Velleius Paterculus, by contrast, puts the blame squarely on Antony who made his own choice, the writer says, to accompany the queen instead of his own men. Rather than punish deserters from his army, as he should have, Antony deserted his army. Plutarch has it both ways. After writing that Antony was moved not by the reasoning of a commander or a man or even of himself, the Greek historian concludes that it was as if Antony’s soul belonged to the body of the woman he loved. As soon as he saw Cleopatra’s ship sailing off, Antony fled, abandoning and ultimately betraying the men who were fighting and dying for him. Cassius Dio, on the other hand, gives Antony a break. He says that when Antony saw Cleopatra’s squadron fleeing, he blamed it not on the queen but on her men’s fear that they had been defeated. And so, he decided to follow. In short, says Dio, Antony was moved by a rational calculation and not by a lover’s passion.

Contrary to romance, Antony, like Cleopatra, moved with a precision and decisiveness that suggests a prearranged plan. His flagship was a big ship, possibly a ten, and too heavy for a quick escape. He transferred to a five, which was a compromise choice: though not the fastest of ships, it was heavy enough to fight off an enemy attack. When he reached Cleopatra, she recognized him and raised a signal; he approached her ship and was taken on board.

Predictably, enemy propaganda put out a tale to make Antony’s well-executed escape look ridiculous. The story went that Antony had been forced to abandon his flagship and board Cleopatra’s vessel only because his ship had become immobilized by a fish known as the echeneïs, or “ship detainer,” which could become entangled in the rudder cables. Echeneïs are a type of remora, a fish that attaches itself to sharks and ships. By a happy accident, a common name for the fish in English gives away the propaganda game against Antony: “sucker fish.”

Granted that Antony and Cleopatra fled according to a pre-arranged plan, why did the two of them take an Egyptian squadron rather than a Roman one? Was Cleopatra pushing Antony around? Hardly. Antony trusted the Roman squadrons more than the Egyptians to do the actual fighting. Better to keep the Egyptians in reserve, from which position they could lead the retreat if necessary. Besides, their destination was Egypt, which would welcome Egyptian warships more warmly than Roman ones. Most important, Cleopatra had the treasure on her ships, and she did not trust anyone but her own men. Hence, the flight of the Egyptian ships made good sense.

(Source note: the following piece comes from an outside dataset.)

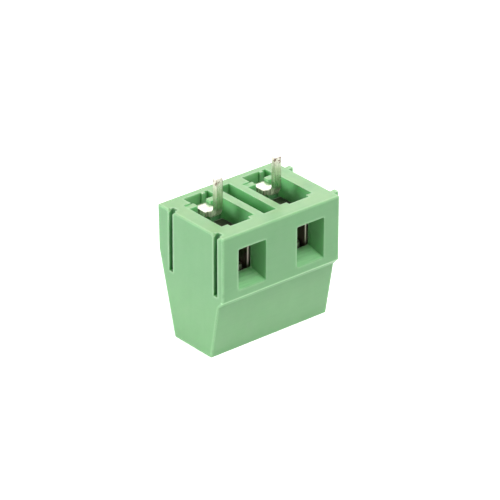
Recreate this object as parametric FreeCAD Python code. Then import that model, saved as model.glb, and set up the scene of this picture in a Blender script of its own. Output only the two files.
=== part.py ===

Many if not most of Antony’s ships tried to follow him. In order to lighten their loads and escape more rapidly, they raised their sails and threw their towers into the sea. Yet most of them were unable to make it to safety. We don’t know how many of his ships broke out. Estimates range as high as forty and as low as “a few.” Somewhere between ten and twenty escapees is a reasonable guess. Add them to the sixty ships in Cleopatra’s squadron, and the total is seventy to eighty warships that managed to break out of Actium.

“As they headed south from the battle zone on the lusty breeze, they weren’t quite free. Some liburnians, the fastest warships in Octavian and Agrippa’s fleet, chased the escapees.”

Antony and Cleopatra began the battle with 230 warships, which means that about one-third escaped. That was not a bad total. Naval history has known more successful breakouts, although not without losses, but Antony and Cleopatra’s achievement was nonetheless considerable, given that they were outnumbered, hungry, ill, and beset with tricky winds. True enough, it is a monument to mismanagement that they found themselves in this situation in the first place. Yet had they not planned and executed the battle as well as they did, they might have escaped with fewer ships or with none at all. Assuming that a few more ships stationed around the Peloponnese or the Greek islands joined the escapees, Antony and Cleopatra arguably left Greece with, at most, about ninety warships.

As they headed south from the battle zone on the lusty breeze, they weren’t quite free. Some liburnians, the fastest warships in Octavian and Agrippa’s fleet, chased the escapees. Antony ordered his ship to turn and face them. That scared off all of the pursuers except one Eurycles of Sparta. Earlier that spring, probably soon after the fall of Methone, Eurycles had defected from Antony to Octavian. Now he was proving his value to his new patron by chasing Octavian’s rival.

Eurycles brandished a spear on deck and aimed it threateningly at Antony. When Antony asked him to identify himself, he replied proudly that he was Eurycles, son of Lachares, and thanks to “the fortune of Caesar,” he was there to avenge his father’s death. A prominent man in Sparta, Lachares had been beheaded by Antony on a charge of piracy. So spoke Eurycles—or at least that is what he claimed later. His little comedy doesn’t bear up, however. Eurycles’s story of avenging his murdered father, Lachares, sounds suspiciously like Octavian’s story of avenging his murdered (adoptive) father, Julius Caesar. Eurycles might have invented his speech and threatening behavior in a later report to the victor of Actium.

Although Eurycles did not harm Antony, he did ram another flagship that had escaped—possibly from Antony’s center squadron—and captured both it and another ship carrying some of the royal equipment. With this one last set of trophies, the pursuit of Antony and Cleopatra came to an end.